Kasparov is angered by the portrayal of that game as a victory for machine over man. "It's not a human being playing a machine. It's a human being playing a machine prepared by other human beings."
The human behind the Chess Genius software is a British programmer, Richard Lang. He started writing the software as a hobby in 1981, but after winning the world computer chess championships a few years later, began on its development full time.
Lang had spent the months in between the Intel Speed Chess Grand Prix and the match in Cologne ironing out some of the flaws in the software and making the system more efficient. The Genius 3 program had even been in "training" for the match. "I play it against other computers, automatically, then try to work out why it has lost," he says. "But you can't prepare against Kasparov."
Kasparov also trained for the match, putting in about 36 hours of play against the Genius software. That meant adapting his style to suit the play of a computer, rather than a human. The British Grand Master, Danny King, says the computer plays in a way no human would, often missing moves that are obvious to an experienced player. "A computer can analyse 100,000 positions a second. What a fantastic achievement. But does this help you to play good chess?" In the same situation, the human might analyse just one position: the right one.
The software chooses its moves based on factors such as its ability to gain pieces, to occupy important sectors of the board or to create a good defensive position. As it analyses each move, the computer allocates it a "score" based on such criteria, until one move stands out as the best or it has spent long enough searching. A randomness in the final choice ensures that it will never play exactly the same game twice. It can also be adjusted according to the strength of the opponent: when Chess Genius meets someone, it will play cautiously, because tiny slips will be ruthlessly exploited.
As chess players begin to understand the way the computers work, they are starting to adapt their game. "The worst thing about them is their materialism," says King. "Humans are beginning to accommodate that and bring it into their play."
It was this weakness that Kasparov exploited in the first of the two games in Cologne. Offering the computer the chance to take two pawns, Kasparov lured the Pentium into a trap that destroyed its position on the board and led ultimately to its defeat.
In the second game, the Pentium played a strong, if unusual defence, which experts identified as a strategy last used in the Twenties. Although it kept Kasparov to a draw, the defensive play allowed him to coast to an overall win.
The computer is also failing to make a mark in matches in which players have a long time to analyse their moves. With 25 minutes for each, as in London and Cologne, the match is fairly even. Beyond 25 minutes, humans seem to have an advantage. Not only are humans less likely to be rushed into mistakes, computers hit an effect called the "combination explosion".

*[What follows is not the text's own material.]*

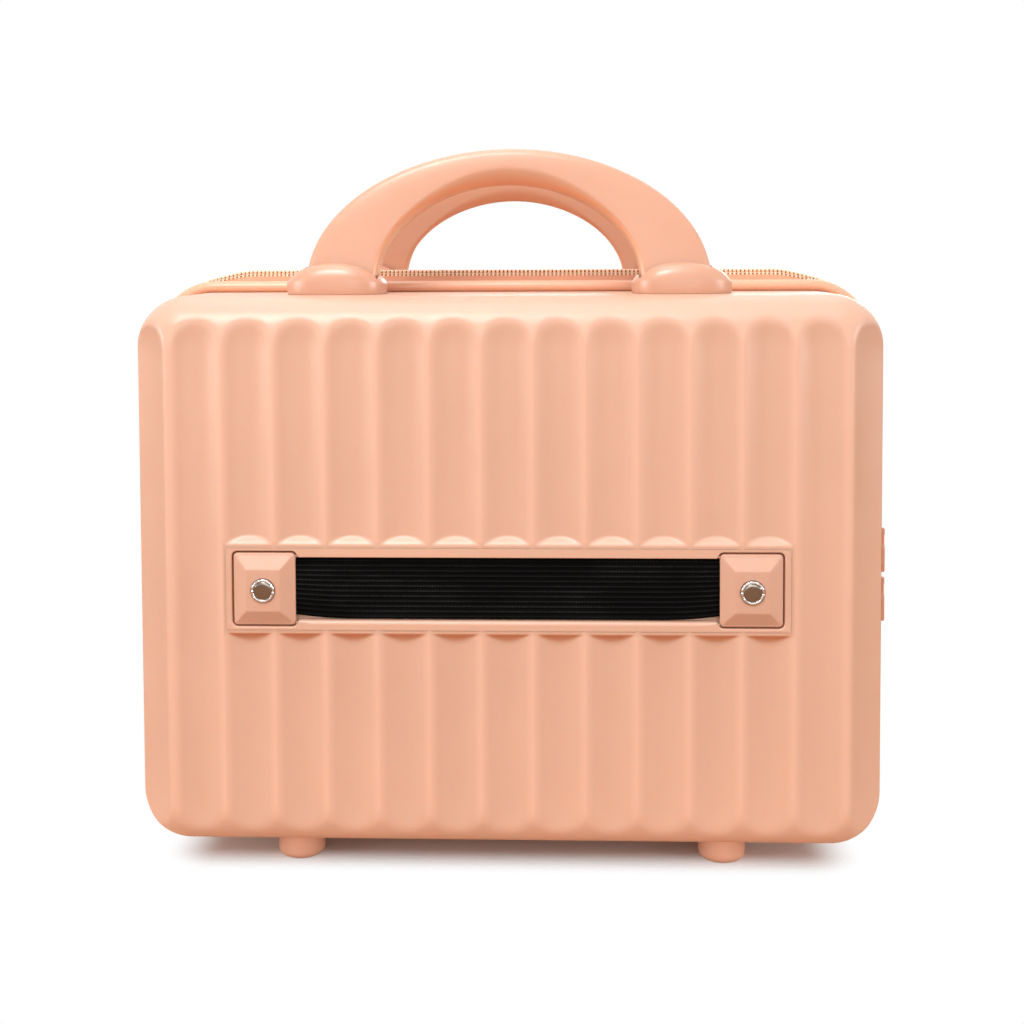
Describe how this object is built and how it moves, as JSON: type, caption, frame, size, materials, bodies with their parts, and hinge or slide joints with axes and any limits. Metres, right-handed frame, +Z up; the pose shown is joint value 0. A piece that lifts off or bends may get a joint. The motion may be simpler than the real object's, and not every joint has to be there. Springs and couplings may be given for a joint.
{
  "type": "makeup case",
  "caption": "Hard-shell makeup case with fluted faces, zip-joined halves hinged at the bottom, twin arched handles, feet and an elastic trolley strap.",
  "frame": {"origin": "centre of the footprint on the floor, under the feet and in the plane where the two halves meet", "axes": "+X to the right for someone who faces the strap side, +Y away from them through the case, +Z up"},
  "size_m": [0.3228, 0.148, 0.2948],
  "materials": {
    "shell_plastic": "satin peach moulded plastic",
    "handle_plastic": "satin peach moulded plastic",
    "cap_plastic": "satin peach moulded plastic",
    "foot_plastic": "satin peach moulded plastic",
    "block_plastic": "satin peach moulded plastic",
    "piping_vinyl": "soft peach vinyl",
    "zip_fabric": "woven peach tape",
    "zip_nylon": "peach moulded teeth",
    "lining_fabric": "dull woven lining",
    "elastic": "black ribbed elastic",
    "bolt_chrome": "polished chrome",
    "hidden_steel": "plain zinc-plated steel",
    "zip_metal": "light rose-gold plated metal"
  },
  "bodies": {
    "back_half": {"back_shell": "shell_plastic", "back_lining": "lining_fabric", "back_piping": "piping_vinyl", "back_zip_tape": "zip_fabric", "back_zip_teeth": "zip_nylon", "back_hinge_tape": "zip_fabric", "strap_block_left": "block_plastic", "strap_block_right": "block_plastic", "luggage_strap": "elastic", "strap_bolts": "bolt_chrome", "strap_nuts": "hidden_steel", "back_cap_left": "cap_plastic", "back_cap_right": "cap_plastic", "back_cap_plates": "hidden_steel", "back_cap_screws": "hidden_steel", "back_handle_pins": "hidden_steel", "back_foot_left": "foot_plastic", "back_foot_right": "foot_plastic", "back_foot_screws": "hidden_steel"},
    "front_half": {"front_shell": "shell_plastic", "front_lining": "lining_fabric", "front_piping": "piping_vinyl", "front_zip_tape": "zip_fabric", "front_zip_teeth": "zip_nylon", "front_hinge_tape": "zip_fabric", "front_cap_left": "cap_plastic", "front_cap_right": "cap_plastic", "front_cap_plates": "hidden_steel", "front_cap_screws": "hidden_steel", "front_handle_pins": "hidden_steel", "front_foot_left": "foot_plastic", "front_foot_right": "foot_plastic", "front_foot_screws": "hidden_steel"},
    "back_handle": {"back_handle": "handle_plastic"},
    "front_handle": {"front_handle": "handle_plastic"},
    "slider_upper": {"zip_slider_upper": "zip_metal"},
    "slider_lower": {"zip_slider_lower": "zip_metal"},
    "pull_upper": {"zip_pull_upper": "zip_metal"},
    "pull_lower": {"zip_pull_lower": "zip_metal"}
  },
  "joints": [
    {"name": "lid_hinge", "type": "hinge", "parent": "back_half", "child": "front_half", "pos_m": [0, 0, 0.0122], "axis": [-1, 0, 0], "range_deg": [0, 110]},
    {"name": "back_handle_pivot", "type": "hinge", "parent": "back_half", "child": "back_handle", "pos_m": [0, -0.037, 0.2436], "axis": [1, 0, 0], "range_deg": [0, 18]},
    {"name": "front_handle_pivot", "type": "hinge", "parent": "front_half", "child": "front_handle", "pos_m": [0, 0.037, 0.2436], "axis": [-1, 0, 0], "range_deg": [0, 18]},
    {"name": "slider_upper_run", "type": "slide", "parent": "back_half", "child": "slider_upper", "axis": [0, 0, 1], "range_m": [0, 0.07]},
    {"name": "slider_lower_run", "type": "slide", "parent": "back_half", "child": "slider_lower", "axis": [0, 0, -1], "range_m": [0, 0.055]},
    {"name": "pull_upper_swing", "type": "hinge", "parent": "slider_upper", "child": "pull_upper", "pos_m": [0.1621, 0, 0.12885], "axis": [0, -1, 0], "range_deg": [0, 150]},
    {"name": "pull_lower_swing", "type": "hinge", "parent": "slider_lower", "child": "pull_lower", "pos_m": [0.1621, 0, 0.10715], "axis": [0, -1, 0], "range_deg": [0, 120]}
  ]
}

As the computer analyses its potential moves, it looks perhaps three or four moves into the future, calculating all the likely responses and follow-up moves. But each time it tries to look a further move into the game, the number of possibilities it needs to examine is multiplied perhaps 30 to 40 times.
In correspondence chess, where players can spend days working on each move before sending the decision to their opponent by postcard, Peter Millican says he would never trust a computer to come up with the best move. Even if he left his Pentium-based PC to work on the problem over-night, it would not be capable of looking deep enough into the match. "The kind of thinking you have to go in for is much more long term. It may only be consummated 20 moves down the line."
But as each new generation of processor doubles the power of the previous one, it may not be long before the computer becomes unbeatable. "I think it's three years away," says Intel's European marketing director, Mike Couzens.
"I've never had any doubt that computers would beat the best humans," says Don Beal, a lecturer at Queen Mary and Westfield College in London and an organiser of the International Computer Chess Association. "It's surprising that humans have lasted so long."
Celebrating after the Cologne match, Kasparov said he did not think the computer would consistently outplay humans in his chess career. "We [humans] haven't reached our potential," he said. "It is important for us to take [computer chess] seriously, but this should be a separate event. You need to be isolated for a while from human chess."